Costumes by Giva Taylor do what all good costumes should do: illustrate, amplify and support the characterization and the director’s vision. From the Old Woman’s hair net to the choice of stockings, from the Old Man’s boots and sweater, worn at the elbows, it all comes together, with the WWI helmet and various hats to amuse, and yet seem just right. Just the correct amount of tatter and wear make these appear to be actual clothing instead of costumes, yet also manages to push the imagination to encompass lots of new possibilities.
And the chairs -- dozens of them in every conceivable shape, form and size, piled up impossibly high, hung, rolled, carried and dragged in. They become a character in themselves. I’m not sure if that’s the work of Jen Gilson-Gilliam, Props Designer, but whoever is responsible deserves a bow.
The play, by its very nature, leaves us with intriguing questions about what is real and what is not, and the nature of our own isolation, especially in today’s world of egocentric, electronic isolation. Does The Orator’s inability to communicate what the Old Man had to say simply reinforce the inability of any of us to do so? Is he the symbol of the absolute unknowability of what comes after death? Is he real or as imaginary as the guests? Do all the empty chairs on stage stand in for us and our empty lives? Giving us intriguing things to think about and discuss after we exit is exactly what good theater does, in addition to being entertaining.

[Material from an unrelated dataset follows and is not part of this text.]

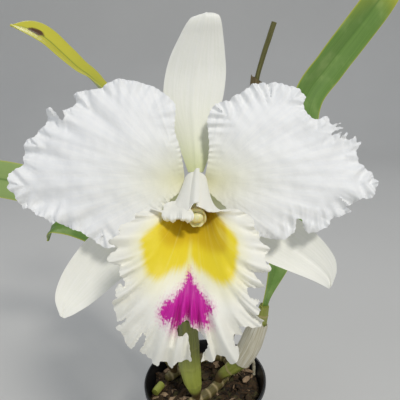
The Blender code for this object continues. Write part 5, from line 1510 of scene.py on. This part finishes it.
class ORCHID_OT_column(bpy.types.Operator):
    """Makes the column and its cap"""
    bl_idname = "orchid.column"
    bl_label = "Column"

    def execute(self, context):
        finish = column_wax(context.scene.orchid_flower)
        hand_over(make_column(finish), "column", "column")
        hand_over(make_anther_cap(finish), "anther_cap", "anther_cap")
        return {"FINISHED"}


class ORCHID_OT_roots(bpy.types.Operator):
    """Makes the pale roots on the bark"""
    bl_idname = "orchid.roots"
    bl_label = "Roots"

    def execute(self, context):
        finish = root_skin(context.scene.orchid_plant)
        front = make_tube("root_front", [(-17, -32, 92), (-25, -34, 92), (-33, -28, 92), (-38, -20, 92)],
                          [1.45, 1.65, 1.65, 1.35], finish, sides=20, rough=0.12,
                          lowest=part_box("root_front")[0].z / MM)
        hand_over(front, "root", "root_front")
        tip = (42, 12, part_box("root_right")[0].z / MM + 0.1)
        right = make_tube("root_right", [(23.8, 1.2, 87.2), (26, 2.4, 91), (31, 6, 96), (37, 9, 97),
                                         (41, 10.5, 92), (42, 12, 86), tip],
                          [1.45, 1.65, 1.65, 1.65, 1.65, 1.55, 1.35], finish, sides=20, rough=0.12)
        hand_over(right, "root", "root_right")
        return {"FINISHED"}


class ORCHID_OT_stage(bpy.types.Operator):
    """Makes the floor, the lights and the camera"""
    bl_idname = "orchid.stage"
    bl_label = "Stage"

    def execute(self, context):
        stage = context.scene.orchid_stage
        make_backdrop(stage)
        make_lights(stage)
        make_camera()
        return {"FINISHED"}


def make_backdrop(stage):
    """A pale floor that curves up behind the plant."""
    finish, tree, shader = new_finish("painted_board", 0.9)
    mottled = layered(tree, stage.floor, (grain(tree, 220.0), (0.3, 0.7, 0.0, 0.06), srgb("#B8B7B3")))
    tree.links.new(mottled, shader.inputs["Base Color"])
    profile = [(-2.5, 0.0), (1.1, 0.0)]
    profile += [(1.1 + 0.5 * math.sin(a), 0.5 - 0.5 * math.cos(a)) for a in np.radians(np.arange(6, 91, 6))]
    profile.append((1.6, 3.0))
    points = [(x, y, z) for y, z in profile for x in (-3.0, 3.0)]
    mesh = bpy.data.meshes.new("floor")
    mesh.from_pydata(points, [], [(2 * i, 2 * i + 1, 2 * i + 3, 2 * i + 2) for i in range(len(profile) - 1)])
    mesh.shade_smooth()
    mesh.materials.append(finish)
    made = bpy.data.objects.new("floor", mesh)
    bpy.context.scene.collection.objects.link(made)


def make_lights(stage):
    """A high soft key from the front right, and even light from all round."""
    target = Vector((0.0, -0.1, 0.26))
    for name, place, power, size, colour in (
            ("key", (0.42, -0.95, 1.25), stage.key_power, 0.22, (1.0, 0.975, 0.93)),
            ("fill", (-1.0, -0.7, 0.7), stage.key_power * 0.12, 0.9, (0.88, 0.93, 1.0)),
            ("rim", (-0.3, 0.9, 1.1), stage.key_power * 0.25, 0.5, (1.0, 1.0, 1.0))):
        light = bpy.data.lights.new(name, "AREA")
        light.energy = power
        light.size = size
        light.color = colour
        made = bpy.data.objects.new(name, light)
        made.location = place
        made.rotation_euler = (target - Vector(place)).to_track_quat("-Z", "Y").to_euler()
        bpy.context.scene.collection.objects.link(made)
    world = bpy.data.worlds.new("studio")
    world.use_nodes = True
    world.node_tree.nodes["Background"].inputs["Color"].default_value = (0.86, 0.91, 1.0, 1.0)
    world.node_tree.nodes["Background"].inputs["Strength"].default_value = stage.sky
    bpy.context.scene.world = world
    bpy.context.scene.view_settings.view_transform = "Standard"


def make_camera():
    """A camera that looks straight into the flower."""
    camera = bpy.data.cameras.new("camera")
    camera.angle = math.radians(CAMERA_VIEW)
    camera.clip_start = 0.01
    made = bpy.data.objects.new("camera", camera)
    turn = flower_matrix().to_3x3()
    right, ahead, up = (turn @ Vector(axis) for axis in ((1, 0, 0), (0, 1, 0), (0, 0, 1)))
    placed = Matrix((right, up, -ahead)).transposed().to_4x4()
    placed.translation = Vector(CAMERA_AT) * MM
    made.matrix_world = placed
    bpy.context.scene.collection.objects.link(made)
    bpy.context.scene.camera = made


STEPS = (ORCHID_OT_stage, ORCHID_OT_pot, ORCHID_OT_bark, ORCHID_OT_stems, ORCHID_OT_sheaths,
         ORCHID_OT_leaves, ORCHID_OT_flower_stalk, ORCHID_OT_sepals, ORCHID_OT_petals, ORCHID_OT_lip,
         ORCHID_OT_column, ORCHID_OT_roots)


class ORCHID_PT_sidebar(bpy.types.Panel):
    bl_idname = "ORCHID_PT_sidebar"
    bl_label = "Orchid"
    bl_space_type = "VIEW_3D"
    bl_region_type = "UI"
    bl_category = "Orchid"

    def draw(self, context):
        for step in STEPS:
            self.layout.operator(step.bl_idname)
        for settings in (context.scene.orchid_flower, context.scene.orchid_plant, context.scene.orchid_stage):
            for key in settings.__annotations__:
                self.layout.prop(settings, key)


CLASSES = (OrchidFlowerSettings, OrchidPlantSettings, OrchidStageSettings, *STEPS, ORCHID_PT_sidebar)


def register():
    for kind in CLASSES:
        bpy.utils.register_class(kind)
    bpy.types.Scene.orchid_flower = PointerProperty(type=OrchidFlowerSettings)
    bpy.types.Scene.orchid_plant = PointerProperty(type=OrchidPlantSettings)
    bpy.types.Scene.orchid_stage = PointerProperty(type=OrchidStageSettings)


def unregister():
    del bpy.types.Scene.orchid_stage
    del bpy.types.Scene.orchid_plant
    del bpy.types.Scene.orchid_flower
    for kind in reversed(CLASSES):
        bpy.utils.unregister_class(kind)


def main():
    register()
    for step in STEPS:
        group, name = step.bl_idname.split(".")
        getattr(getattr(bpy.ops, group), name)()
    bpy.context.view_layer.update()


if __name__ == "__main__":
    main()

Despite the fact that the performance gets a little long after the Emperor’s entrance, and proves the only time when the audience is not absolutely riveted, this is, as other critics have noted, a production to take its place as one of the best Dallas has seen in several seasons. Make your way to Kitchen Dog Theater at The Mac and prepare to be amazed, intrigued, baffled, enlightened, moved and exhilarated by this extraordinary production.